Cross-code coach Hayley Taylor (centre) surrounded by the kids from Maungatapere School which she coaches in a range of sports. Photo / John Stone
Over the next week, each of the four finalists in the Northern Advocate's People's Choice Award for community sport 'Sideline Champions' will be profiled. From March 21, you will be able to vote for your favourite and the winner will be announced at the Northland Sports Awards on April 3.
Today, we talk to our second finalist - Mangakahia cross-code coach Hayley Taylor about how she uses her experience as a player to help inform her on sideline behaviour
A love of sport runs through Hayley Taylor's veins.
Having signed off from a fruitful sporting career in both netball and rugby, the 44-year-old mother of two is now a key member in the Mangakahia/Maungatapere sporting communities.
Taylor, who represented Samoa at sevens and was on the fringes of a Black Ferns jersey, now acts as a coach or coordinator for a multitude of teams in rugby, league, touch, netball and basketball for Maungatapere School and respective Mangakahia sport clubs.
Taylor's sporting experience on and off the field has also made her passionate about creating a positive environment for Northland's sporting youth to grow up in, a great qualification for her position as a finalist for the Northern Advocate's people's choice 'Sideline Champions' award.
Raised on a Purua dairy farm, Taylor said she took to sport at an early age attending Mangakahia Area School and Kamo High School.

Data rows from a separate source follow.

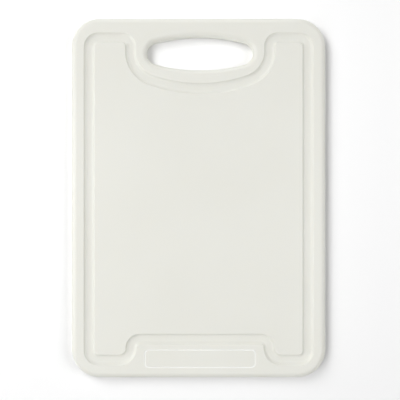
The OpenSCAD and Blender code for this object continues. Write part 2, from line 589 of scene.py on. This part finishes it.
# Camera straight above; the frame is as wide as the field, at the top face
CAMERA_HEIGHT = 0.6
CAMERA_X = 1.4 * MM
CAMERA_Y = -1.9 * MM
FIELD = 0.3908
SENSOR = 36
camera_data = bpy.data.cameras.new("camera")
camera_data.sensor_width = SENSOR
camera_data.lens = SENSOR * CAMERA_HEIGHT / FIELD
camera = bpy.data.objects.new("camera", camera_data)
camera.location = (CAMERA_X, CAMERA_Y, THICKNESS + CAMERA_HEIGHT)
bpy.context.scene.collection.objects.link(camera)
bpy.context.scene.camera = camera

# Lamps: azimuth and elevation in degrees, and watts. The board and the floor have
# their own lamps, so that the shading of each can be set without the other's.
# These directions and strengths weren't chosen by hand: a separate program fitted
# them to the photograph's brightness by least squares.
LAMP_DISTANCE = 1.5
LAMP_SIZE = 0.8
BOARD_LAMPS = (
    (0, 20, 1.8),
    (0, 60, 9.1),
    (90, 20, 9.0),
    (180, 20, 11.3),
    (180, 60, 8.2),
    (270, 40, 5.3),
)
FLOOR_LAMPS = (
    (0, 40, 11.5),
    (135, 40, 14.3),
    (180, 60, 8.6),
    (225, 40, 4.6),
)


def lit_group(name, piece):
    """A collection that holds the piece, for the lamps that light only that piece."""
    group = bpy.data.collections.new(name)
    group.objects.link(piece)
    return group


def softbox(group, azimuth, elevation, strength):
    """A square lamp that lights the group's piece only; azimuth 0 is +X."""
    data = bpy.data.lights.new(f"{group.name}_{azimuth}_{elevation}", "AREA")
    data.shape = "SQUARE"
    data.size = LAMP_SIZE
    data.energy = strength
    lamp = bpy.data.objects.new(data.name, data)
    flat = LAMP_DISTANCE * cos(radians(elevation))
    rise = LAMP_DISTANCE * sin(radians(elevation))
    lamp.location = (*(flat * ahead(radians(azimuth))), rise)
    lamp.rotation_euler = (-lamp.location).to_track_quat("-Z", "Y").to_euler()
    bpy.context.scene.collection.objects.link(lamp)
    lamp.light_linking.receiver_collection = group


for name, piece, lamps in (
    ("board_light", board, BOARD_LAMPS),
    ("floor_light", floor, FLOOR_LAMPS),
):
    group = lit_group(name, piece)
    for azimuth, elevation, strength in lamps:
        softbox(group, azimuth, elevation, strength)

world = bpy.data.worlds.new("studio")
world.use_nodes = True
world.node_tree.nodes["Background"].inputs["Color"].default_value = (1, 1, 1, 1)
bpy.context.scene.world = world
# The world is the white behind the floor, and it lights nothing
for ray in ("diffuse", "glossy", "transmission", "scatter"):
    setattr(world.cycles_visibility, ray, False)
bpy.context.scene.view_settings.view_transform = "Standard"
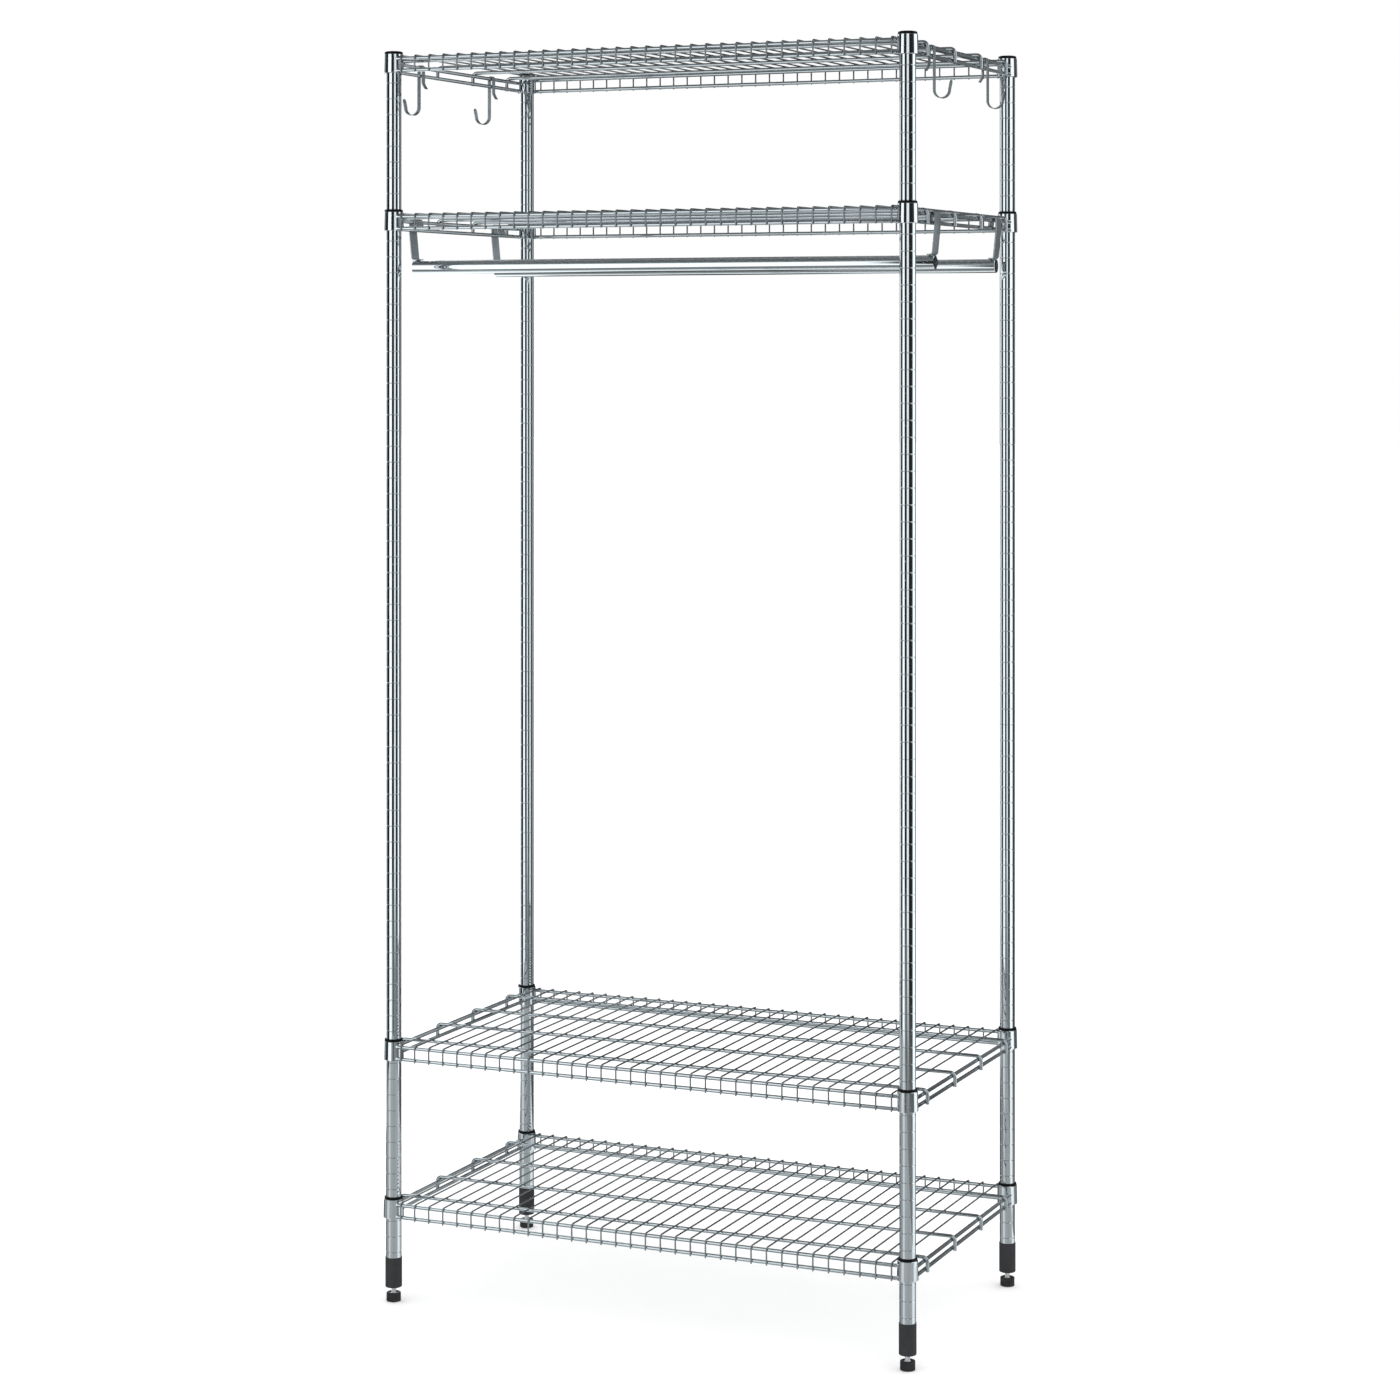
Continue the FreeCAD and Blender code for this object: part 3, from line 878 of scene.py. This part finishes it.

"Sport was me really as a kid, I was into anything I could get into," she said.
After training to become a physical education teacher in Auckland while making age-group netball sides, Taylor switched codes to rugby and travelled to Italy and England as a contracted rugby player.
Returning home in 2003, Taylor played and coached netball before her son Joe was born and five years later, she embarked on her coaching journey in junior sport.
Five years on, Taylor had become one of many important cogs in the Mangakahia/Maungatapere sport machine, a fact she was humbled by.
"I get appreciated, which is nice because I know there's a need there," she said.
"I just do it for the kids because I got so much from sport, it's been a huge part of my life."
However, poor sideline behaviour had been a semi-regular occurrence in Taylor's playing and coaching days.
While she couldn't remember hearing much as a junior player, Taylor said one of the reasons she moved from netball to rugby was the intensity of a coach at the time.
"It was so intense, I was playing netball almost every day of the week in between club training and rep training and games."
As a coach, Taylor said incidents in squash and basketball were virtually nonexistent while in rugby and netball, they were more common.
"[In rugby], you will often get comments from the sideline about a call and in netball, I've heard it as well and seen coaches being way too intense."
Taylor speculated the reasons for seeing more incidents in rugby and netball was because most parents and spectators knew more about codes in contrast to squash and basketball.
While she acknowledged almost no parent, coach or spectator would want to deliberately degrade a young player's experience, Taylor encouraged people to be more mindful in the upcoming winter season.
"You've got to just keep reminding yourself that they are kids and they are not expected to get everything right," she said.
"It is their game not ours, just let them enjoy it, relax and take a deep breath."